▶ **JOB**
Below you will find a set of lines. Repeat them all exactly.

########################################

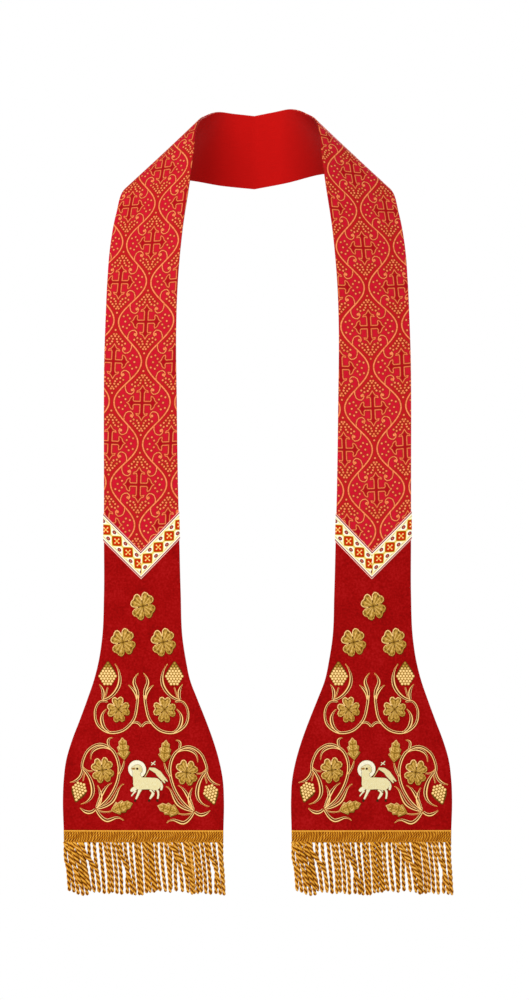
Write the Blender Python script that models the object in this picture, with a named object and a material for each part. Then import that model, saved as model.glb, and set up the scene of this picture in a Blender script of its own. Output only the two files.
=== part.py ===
"""A clerical stole in its worn form, with nobody in it.

The cloth is described once, as one surface. A table of sections runs from the
centre-back seam, round the neck, over the shoulder and down to the hem. A
section is a straight line across the cloth, from its inner edge (the neck
side) to its outer edge. Walls, trims and embroidery are layers on that
surface, each at its own height above it.

Frame: +Z up, the stole faces -Y, +X is to the right as seen from the front.
The origin is the middle of the neck opening. Tables and sizes are in
millimetres, and the meshes are in metres.
"""

import math
from bisect import bisect_right
from collections import namedtuple

import bmesh
import bpy
from mathutils import Vector
from mathutils.geometry import delaunay_2d_cdt

MM = 0.001
SIDES = {"left": -1.0, "right": 1.0}

# Layers of cloth, as thicknesses
SEAM_GAP = 0.3
WALL = 1.7  # face cloth on its stiff interlining
LINING = 1.0
GALLOON = 1.0
THREAD = 1.3  # padded gold thread over the panel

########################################

▶ **ANSWER TO THIS TASK**
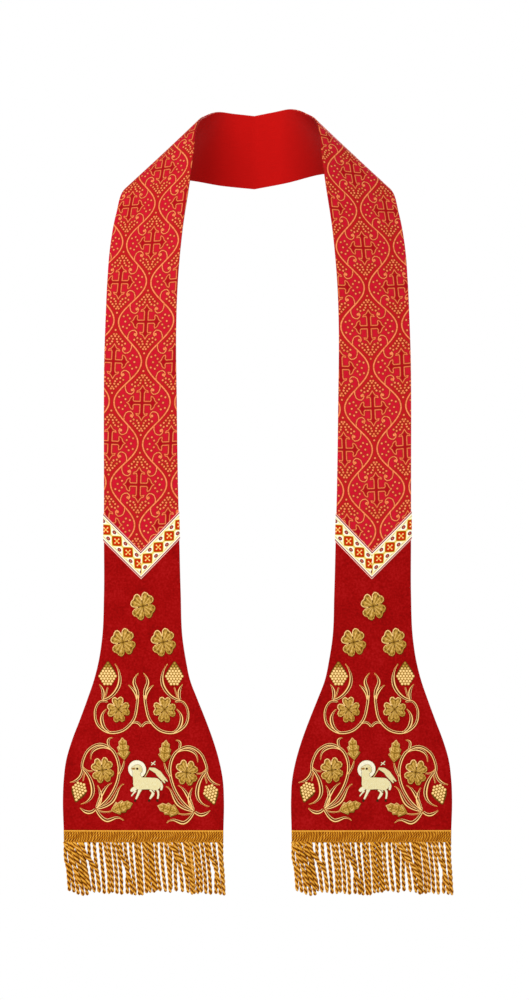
Write the Blender Python script that models the object in this picture, with a named object and a material for each part. Then import that model, saved as model.glb, and set up the scene of this picture in a Blender script of its own. Output only the two files.
=== part.py ===
"""A clerical stole in its worn form, with nobody in it.

The cloth is described once, as one surface. A table of sections runs from the
centre-back seam, round the neck, over the shoulder and down to the hem. A
section is a straight line across the cloth, from its inner edge (the neck
side) to its outer edge. Walls, trims and embroidery are layers on that
surface, each at its own height above it.

Frame: +Z up, the stole faces -Y, +X is to the right as seen from the front.
The origin is the middle of the neck opening. Tables and sizes are in
millimetres, and the meshes are in metres.
"""

import math
from bisect import bisect_right
from collections import namedtuple

import bmesh
import bpy
from mathutils import Vector
from mathutils.geometry import delaunay_2d_cdt

MM = 0.001
SIDES = {"left": -1.0, "right": 1.0}

# Layers of cloth, as thicknesses
SEAM_GAP = 0.3
WALL = 1.7  # face cloth on its stiff interlining
LINING = 1.0
GALLOON = 1.0
THREAD = 1.3  # padded gold thread over the panel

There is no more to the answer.